SET EXERCISE:
Set down the lines from the one containing "right.base.location = (POLE_SPACING, 0, -HOLD_HEIGHT)" to the one containing "obj.matrix_parent_inverse = Matrix.Identity(4)", both lines included, exactly as they stand and with no other lines.

DATA RECORDS:
/---
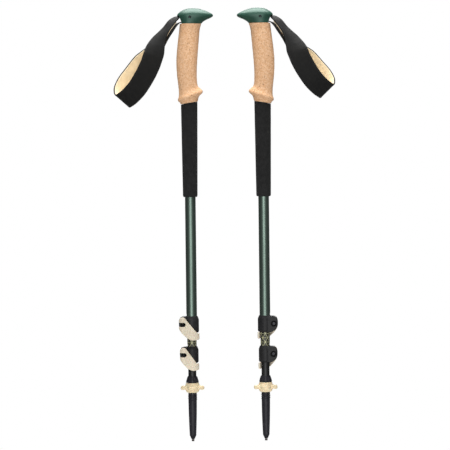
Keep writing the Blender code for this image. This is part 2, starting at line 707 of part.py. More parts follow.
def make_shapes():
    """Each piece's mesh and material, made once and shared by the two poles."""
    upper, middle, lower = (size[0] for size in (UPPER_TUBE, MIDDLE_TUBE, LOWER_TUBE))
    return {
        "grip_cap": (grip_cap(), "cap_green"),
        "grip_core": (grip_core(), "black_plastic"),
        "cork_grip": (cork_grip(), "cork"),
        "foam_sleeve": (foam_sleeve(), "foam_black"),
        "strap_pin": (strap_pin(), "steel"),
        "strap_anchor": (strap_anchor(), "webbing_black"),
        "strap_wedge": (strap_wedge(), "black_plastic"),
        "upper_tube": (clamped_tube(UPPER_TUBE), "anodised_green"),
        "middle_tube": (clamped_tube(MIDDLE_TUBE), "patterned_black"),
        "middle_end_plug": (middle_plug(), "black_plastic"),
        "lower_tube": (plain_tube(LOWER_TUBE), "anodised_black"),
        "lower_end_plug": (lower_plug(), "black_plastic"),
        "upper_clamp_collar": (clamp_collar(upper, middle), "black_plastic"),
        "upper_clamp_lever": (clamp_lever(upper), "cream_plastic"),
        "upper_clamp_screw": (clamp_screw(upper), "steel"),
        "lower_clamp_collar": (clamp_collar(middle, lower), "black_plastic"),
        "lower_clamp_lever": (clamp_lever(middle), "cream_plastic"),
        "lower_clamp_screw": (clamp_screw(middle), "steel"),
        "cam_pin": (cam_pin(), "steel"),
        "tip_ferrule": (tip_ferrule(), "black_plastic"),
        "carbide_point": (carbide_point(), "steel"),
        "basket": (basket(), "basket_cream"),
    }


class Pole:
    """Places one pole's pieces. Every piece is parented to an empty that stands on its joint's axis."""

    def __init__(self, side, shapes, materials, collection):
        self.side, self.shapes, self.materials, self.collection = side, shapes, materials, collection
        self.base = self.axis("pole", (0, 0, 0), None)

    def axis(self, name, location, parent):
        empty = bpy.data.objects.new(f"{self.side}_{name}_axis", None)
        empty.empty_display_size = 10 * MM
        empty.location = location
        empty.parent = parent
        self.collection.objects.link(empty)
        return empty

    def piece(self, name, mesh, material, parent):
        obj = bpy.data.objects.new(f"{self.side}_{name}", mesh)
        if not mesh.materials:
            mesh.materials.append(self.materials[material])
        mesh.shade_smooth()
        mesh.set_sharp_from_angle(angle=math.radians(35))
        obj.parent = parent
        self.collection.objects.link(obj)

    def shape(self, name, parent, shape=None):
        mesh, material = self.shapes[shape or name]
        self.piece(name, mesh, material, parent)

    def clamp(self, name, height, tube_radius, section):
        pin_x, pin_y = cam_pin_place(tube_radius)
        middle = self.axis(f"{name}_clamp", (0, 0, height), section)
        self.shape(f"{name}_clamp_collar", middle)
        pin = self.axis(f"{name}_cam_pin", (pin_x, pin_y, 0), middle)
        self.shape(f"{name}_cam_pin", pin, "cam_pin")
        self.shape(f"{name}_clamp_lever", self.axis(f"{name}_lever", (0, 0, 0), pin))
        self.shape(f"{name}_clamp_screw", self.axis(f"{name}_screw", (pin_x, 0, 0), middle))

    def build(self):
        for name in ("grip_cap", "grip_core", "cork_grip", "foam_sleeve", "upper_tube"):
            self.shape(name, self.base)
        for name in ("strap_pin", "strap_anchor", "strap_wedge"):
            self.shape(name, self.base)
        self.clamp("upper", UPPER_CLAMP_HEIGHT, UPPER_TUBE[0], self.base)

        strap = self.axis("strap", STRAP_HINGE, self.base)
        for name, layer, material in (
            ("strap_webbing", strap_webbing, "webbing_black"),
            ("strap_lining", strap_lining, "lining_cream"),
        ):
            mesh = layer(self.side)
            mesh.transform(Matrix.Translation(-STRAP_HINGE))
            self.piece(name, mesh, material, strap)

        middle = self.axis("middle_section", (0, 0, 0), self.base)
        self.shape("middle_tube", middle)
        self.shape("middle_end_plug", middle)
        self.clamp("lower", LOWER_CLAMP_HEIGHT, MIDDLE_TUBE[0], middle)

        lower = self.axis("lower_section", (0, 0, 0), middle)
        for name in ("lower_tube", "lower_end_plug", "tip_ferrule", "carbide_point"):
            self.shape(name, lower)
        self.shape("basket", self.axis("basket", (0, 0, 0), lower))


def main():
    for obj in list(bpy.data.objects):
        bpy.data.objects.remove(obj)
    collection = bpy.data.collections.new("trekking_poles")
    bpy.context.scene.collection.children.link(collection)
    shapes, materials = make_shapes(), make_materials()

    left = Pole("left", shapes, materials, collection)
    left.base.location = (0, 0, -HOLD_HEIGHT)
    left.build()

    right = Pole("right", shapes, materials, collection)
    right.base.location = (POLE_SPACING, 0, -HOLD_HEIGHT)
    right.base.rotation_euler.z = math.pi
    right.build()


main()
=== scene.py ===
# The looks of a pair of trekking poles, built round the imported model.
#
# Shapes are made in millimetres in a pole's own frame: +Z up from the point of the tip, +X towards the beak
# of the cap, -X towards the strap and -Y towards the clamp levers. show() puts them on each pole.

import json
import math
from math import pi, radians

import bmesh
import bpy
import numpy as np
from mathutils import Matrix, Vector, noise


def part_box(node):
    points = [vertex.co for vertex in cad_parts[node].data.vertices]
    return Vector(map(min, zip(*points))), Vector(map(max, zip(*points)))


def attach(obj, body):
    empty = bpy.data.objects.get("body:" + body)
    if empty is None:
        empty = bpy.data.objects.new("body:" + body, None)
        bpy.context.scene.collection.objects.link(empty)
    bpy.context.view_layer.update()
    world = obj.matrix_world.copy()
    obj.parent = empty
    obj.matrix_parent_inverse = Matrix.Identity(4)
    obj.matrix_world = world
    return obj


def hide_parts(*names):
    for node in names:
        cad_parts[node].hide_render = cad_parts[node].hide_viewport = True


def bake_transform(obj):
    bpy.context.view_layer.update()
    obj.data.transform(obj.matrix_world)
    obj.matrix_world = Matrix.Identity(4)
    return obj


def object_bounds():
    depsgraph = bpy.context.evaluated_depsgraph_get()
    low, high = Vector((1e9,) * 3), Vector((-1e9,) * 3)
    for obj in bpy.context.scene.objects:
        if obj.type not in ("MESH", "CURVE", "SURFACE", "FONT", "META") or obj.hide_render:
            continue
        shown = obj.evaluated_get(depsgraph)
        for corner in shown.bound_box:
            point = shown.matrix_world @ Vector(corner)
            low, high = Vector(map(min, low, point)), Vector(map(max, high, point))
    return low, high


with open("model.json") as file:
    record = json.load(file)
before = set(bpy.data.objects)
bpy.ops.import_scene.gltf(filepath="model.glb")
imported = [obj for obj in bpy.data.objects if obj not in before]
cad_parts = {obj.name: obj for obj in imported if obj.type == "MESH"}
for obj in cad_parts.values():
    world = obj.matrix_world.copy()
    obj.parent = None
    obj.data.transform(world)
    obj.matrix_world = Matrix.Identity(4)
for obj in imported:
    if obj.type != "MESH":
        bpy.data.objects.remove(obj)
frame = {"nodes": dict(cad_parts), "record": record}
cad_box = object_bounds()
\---
/---
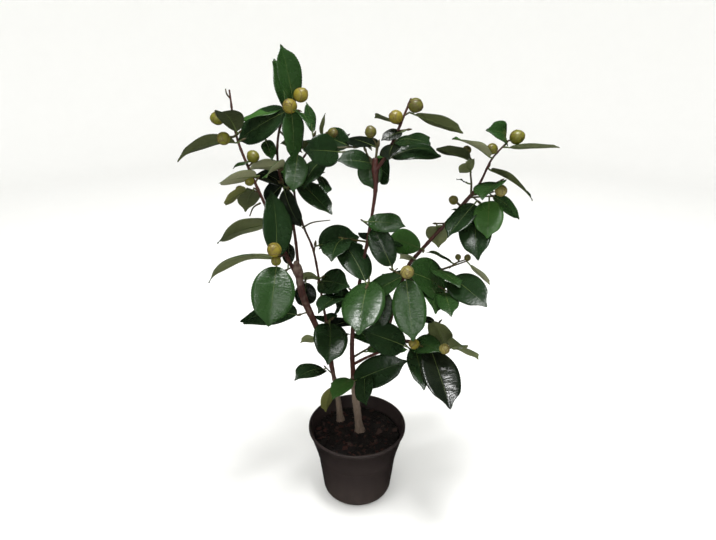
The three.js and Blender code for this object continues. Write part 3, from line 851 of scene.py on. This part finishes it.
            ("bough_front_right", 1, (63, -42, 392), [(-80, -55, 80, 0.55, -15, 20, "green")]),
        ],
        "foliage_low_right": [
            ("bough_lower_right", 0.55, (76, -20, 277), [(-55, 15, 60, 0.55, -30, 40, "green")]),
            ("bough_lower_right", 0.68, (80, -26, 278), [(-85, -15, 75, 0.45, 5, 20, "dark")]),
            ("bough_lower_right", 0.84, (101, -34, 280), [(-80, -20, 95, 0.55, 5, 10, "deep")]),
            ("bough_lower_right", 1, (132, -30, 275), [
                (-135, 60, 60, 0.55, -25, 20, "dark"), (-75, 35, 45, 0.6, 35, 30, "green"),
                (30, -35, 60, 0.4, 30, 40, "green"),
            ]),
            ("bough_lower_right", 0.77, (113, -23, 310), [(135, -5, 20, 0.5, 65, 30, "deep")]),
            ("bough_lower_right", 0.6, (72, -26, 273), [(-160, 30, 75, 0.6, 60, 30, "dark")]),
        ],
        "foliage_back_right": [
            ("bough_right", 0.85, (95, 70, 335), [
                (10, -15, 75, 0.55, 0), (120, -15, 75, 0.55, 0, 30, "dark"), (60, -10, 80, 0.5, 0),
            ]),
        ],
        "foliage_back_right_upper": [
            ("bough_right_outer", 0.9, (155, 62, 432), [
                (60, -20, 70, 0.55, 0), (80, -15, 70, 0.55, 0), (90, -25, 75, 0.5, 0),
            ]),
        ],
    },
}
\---
/---
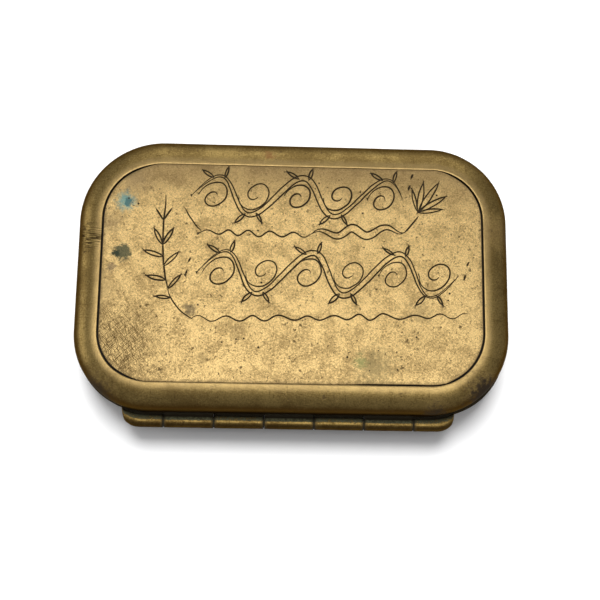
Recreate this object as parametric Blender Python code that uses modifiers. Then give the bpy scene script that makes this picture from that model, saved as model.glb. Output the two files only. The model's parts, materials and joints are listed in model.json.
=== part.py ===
\---
RESULT:
    right.base.location = (POLE_SPACING, 0, -HOLD_HEIGHT)
    right.base.rotation_euler.z = math.pi
    right.build()


main()
=== scene.py ===
# The looks of a pair of trekking poles, built round the imported model.
#
# Shapes are made in millimetres in a pole's own frame: +Z up from the point of the tip, +X towards the beak
# of the cap, -X towards the strap and -Y towards the clamp levers. show() puts them on each pole.

import json
import math
from math import pi, radians

import bmesh
import bpy
import numpy as np
from mathutils import Matrix, Vector, noise


def part_box(node):
    points = [vertex.co for vertex in cad_parts[node].data.vertices]
    return Vector(map(min, zip(*points))), Vector(map(max, zip(*points)))


def attach(obj, body):
    empty = bpy.data.objects.get("body:" + body)
    if empty is None:
        empty = bpy.data.objects.new("body:" + body, None)
        bpy.context.scene.collection.objects.link(empty)
    bpy.context.view_layer.update()
    world = obj.matrix_world.copy()
    obj.parent = empty
    obj.matrix_parent_inverse = Matrix.Identity(4)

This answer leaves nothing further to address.